While not flattering comments, I must say when i saw him he looked like a low class rock star. Growing up in the Seattle area during the "Grunge Scene" (although I have never been one much for music at all) the way he dresses does remind me of the rock stars strung out on heroine. It may all be an act as he tries to portray himself as a rockstar (which is his goal as I have heard) but he does look, well, like a rockstar (and many of those are big druggies).

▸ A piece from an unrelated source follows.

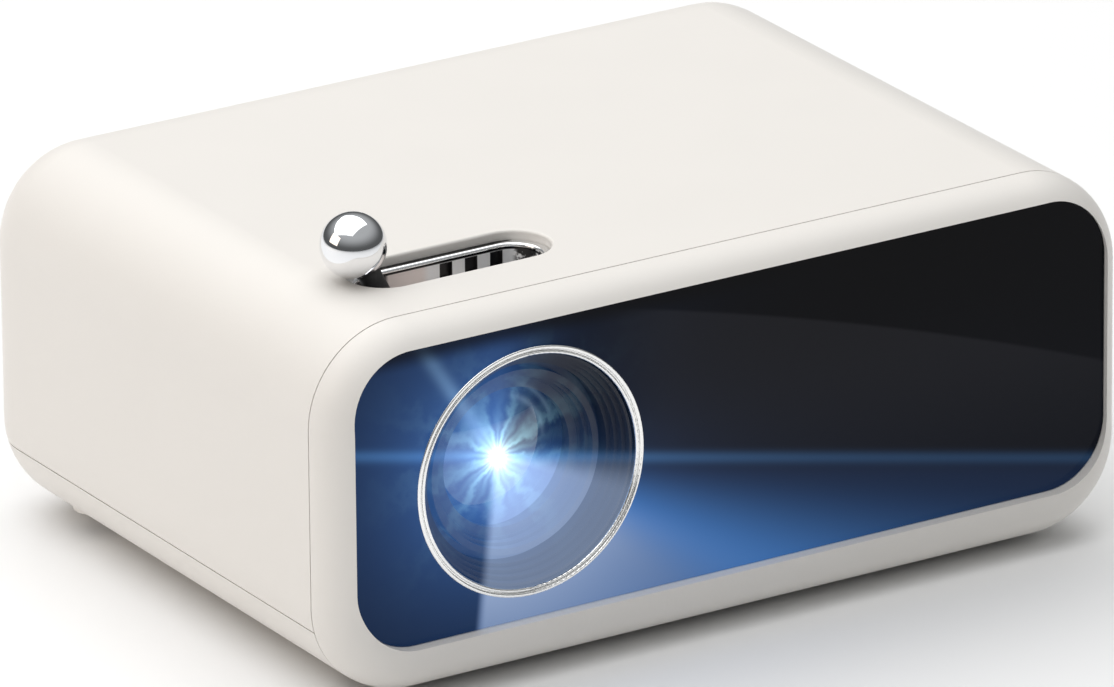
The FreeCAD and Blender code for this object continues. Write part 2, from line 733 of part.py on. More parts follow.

He is eccentric. Gubbi is just commenting on that. And I must say the look he is aiming for made me think of the same thing. But I think we all know just because you LOOK a part does not mean it is so. Thee are typical Joes who are big crack users and there are rock stars who are all organic and would never think of drug use. But there is a stigma due to the popularity of certain things in different circles.
 
Sis said:
:| But that's what I originally said... and the way you determine when to write these code snippets is through some performance-profiled directed effort. The rest of the time you want the system and coding to be as easy to use as possible.

.Sis
The topic of assembler only came up in reference to Cell SPE programming and low-level data management. You don't NEED to write in assembler for the low-level data management of Cell though. You can write in C/C++. And maybe other languages would be well suited to SPEs, like Forth?
 
To be fair, it seems as if folks are seeking out TI. He's not calling them like "Hey 1UP! Do I have a story for you!" :???:

Good info in this thread. Learned alot.
 
Shifty Geezer said:
The topic of assembler only came up in reference to Cell SPE programming and low-level data management. You don't NEED to write in assembler for the low-level data management of Cell though. You can write in C/C++. And maybe other languages would be well suited to SPEs, like Forth?

Forth would probably be a particular bad choice since it centers around a stack. False dependencies on the TOS would choke the in-order cores of next-gen consoles.

C/C++ is as good as any other IMO. Maybe with some CSP instrinsics (or a good class library).